Wednesday, November 6, 2024
“Telling a Story Together Creates Another Story”: Milo Rau on the Utopian Documentarism in His ‘Antigone in the Amazon’
I first encountered the work of Milo Rau back in 2020, when his reimagining of the story of Jesus, The New Gospel, premiered in Venice. Set in the Italian town of Matera, where both Pasolini’s The Gospel According to St. Matthew and Mel Gibson’s The Passion of the Christ were likewise shot, the project was an on-the-ground collaboration with local residents, specifically African migrants locked in a real-life battle for human rights. Blurring fact and fiction, the film notably featured Enrique Irazoqui (Pasolini’s Jesus) and Maia Morgenstern (Gibson’s Mother Mary) alongside newcomer Yvan Sagnet, a Cameroon-born political activist and labor organizer who went from taking on the mafia in an agricultural workers strike to taking on the role of Jesus.

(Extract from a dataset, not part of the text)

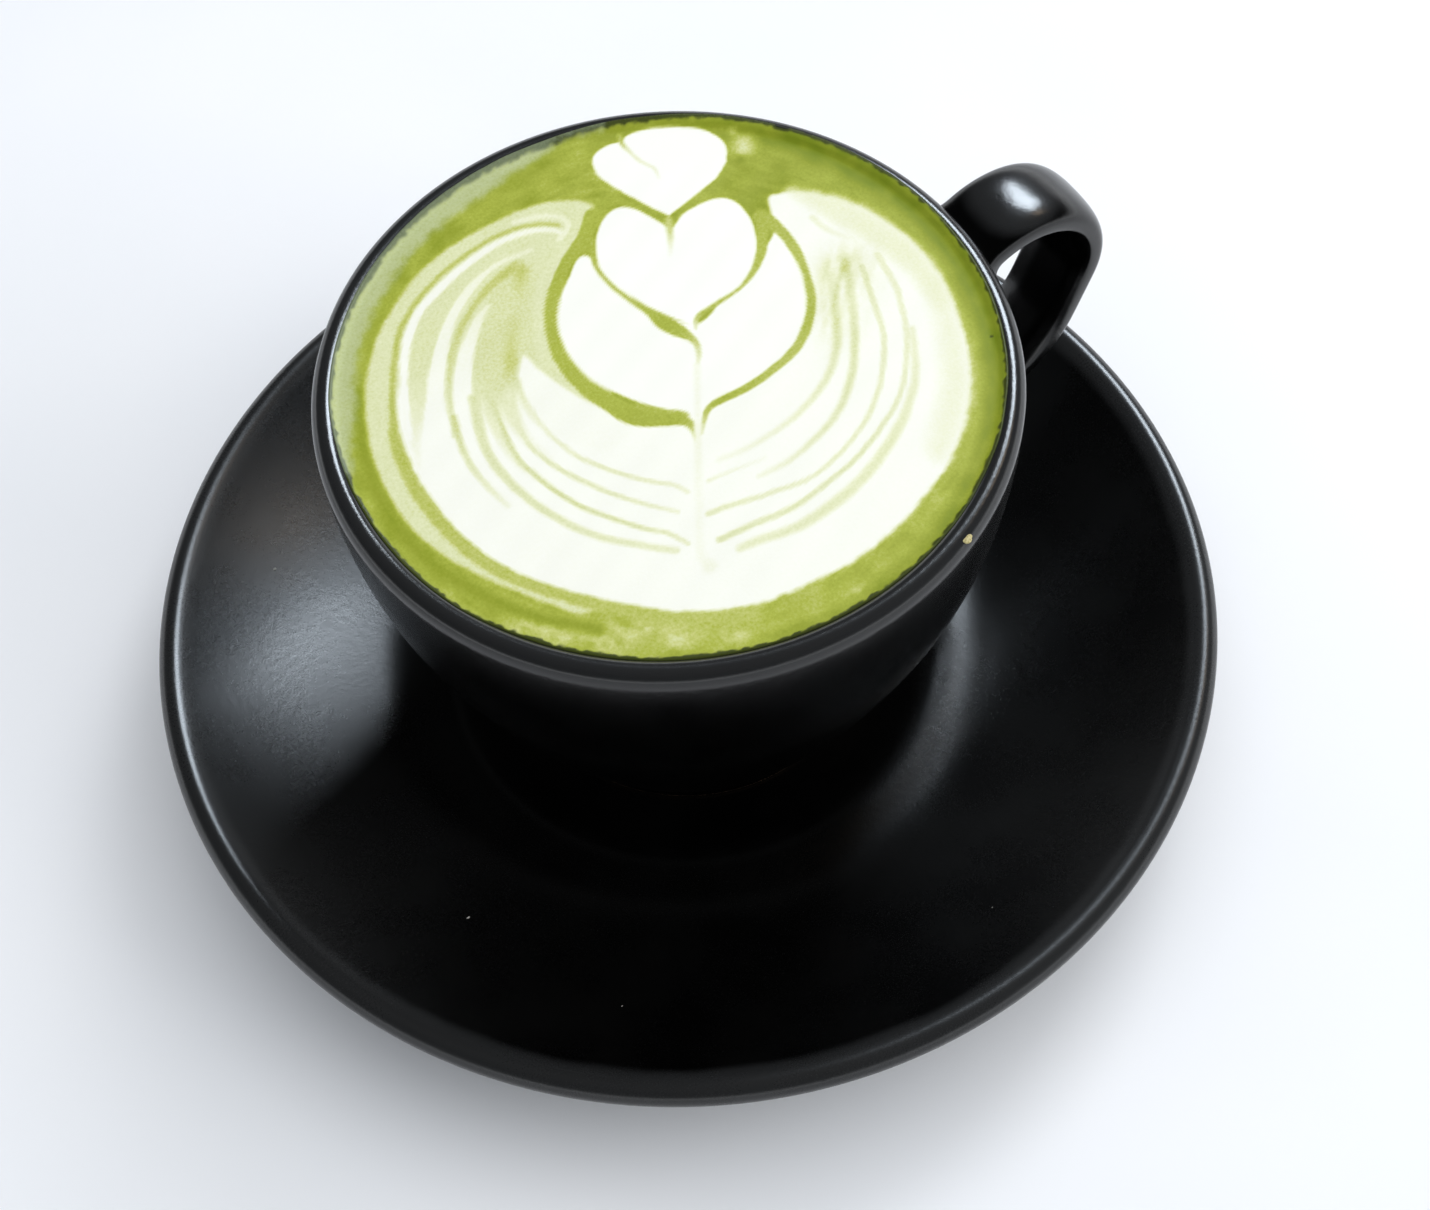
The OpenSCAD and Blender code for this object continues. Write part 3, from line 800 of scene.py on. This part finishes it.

And now the artist’s latest example of “utopian documentarism,” Antigone in the Amazon, has arrived on these shores, having recently played NYC’s Skirball Cultural Center. The multimedia piece combines theater and film, and stars professionals onstage (two Europeans and two Brazilians), along with members of the MST (Brazil’s Landless Workers’ Movement) onscreen. It also manages to deftly weave together the story of Antigone—played by the Indigenous activist Kay Sara—with an infamous 1996 massacre on Native land. It includes a harrowing recreation at the site of the military dictatorship’s crime by a “Greek chorus” comprised of several survivors and their descendants.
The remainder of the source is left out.